= WORK TO COMPLETE =
Copy out all the data, word for word.

= SUPPLIED INFORMATION =
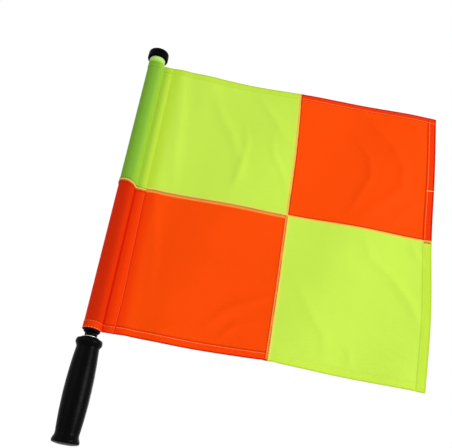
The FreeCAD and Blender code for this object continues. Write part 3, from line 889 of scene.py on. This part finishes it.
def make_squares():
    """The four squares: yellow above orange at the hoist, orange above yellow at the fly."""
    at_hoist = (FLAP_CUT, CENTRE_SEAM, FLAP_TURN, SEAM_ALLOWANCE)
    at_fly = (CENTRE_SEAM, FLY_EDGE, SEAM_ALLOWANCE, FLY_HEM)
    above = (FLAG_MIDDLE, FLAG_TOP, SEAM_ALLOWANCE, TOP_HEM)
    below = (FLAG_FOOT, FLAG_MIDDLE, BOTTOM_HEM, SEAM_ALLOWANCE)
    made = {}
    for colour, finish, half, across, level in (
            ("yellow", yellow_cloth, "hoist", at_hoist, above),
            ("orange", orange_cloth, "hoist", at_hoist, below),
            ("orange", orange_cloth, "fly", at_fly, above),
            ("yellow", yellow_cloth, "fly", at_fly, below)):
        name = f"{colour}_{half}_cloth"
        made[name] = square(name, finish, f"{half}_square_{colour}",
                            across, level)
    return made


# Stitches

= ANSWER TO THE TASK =
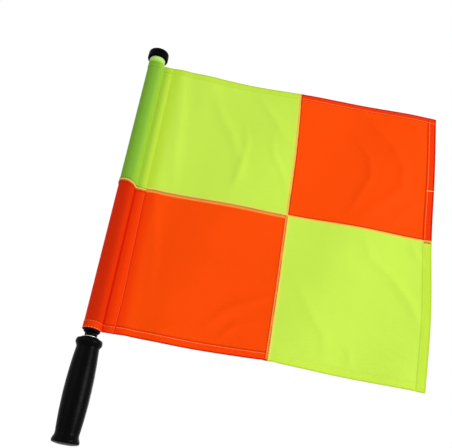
The FreeCAD and Blender code for this object continues. Write part 3, from line 889 of scene.py on. This part finishes it.
def make_squares():
    """The four squares: yellow above orange at the hoist, orange above yellow at the fly."""
    at_hoist = (FLAP_CUT, CENTRE_SEAM, FLAP_TURN, SEAM_ALLOWANCE)
    at_fly = (CENTRE_SEAM, FLY_EDGE, SEAM_ALLOWANCE, FLY_HEM)
    above = (FLAG_MIDDLE, FLAG_TOP, SEAM_ALLOWANCE, TOP_HEM)
    below = (FLAG_FOOT, FLAG_MIDDLE, BOTTOM_HEM, SEAM_ALLOWANCE)
    made = {}
    for colour, finish, half, across, level in (
            ("yellow", yellow_cloth, "hoist", at_hoist, above),
            ("orange", orange_cloth, "hoist", at_hoist, below),
            ("orange", orange_cloth, "fly", at_fly, above),
            ("yellow", yellow_cloth, "fly", at_fly, below)):
        name = f"{colour}_{half}_cloth"
        made[name] = square(name, finish, f"{half}_square_{colour}",
                            across, level)
    return made


# Stitches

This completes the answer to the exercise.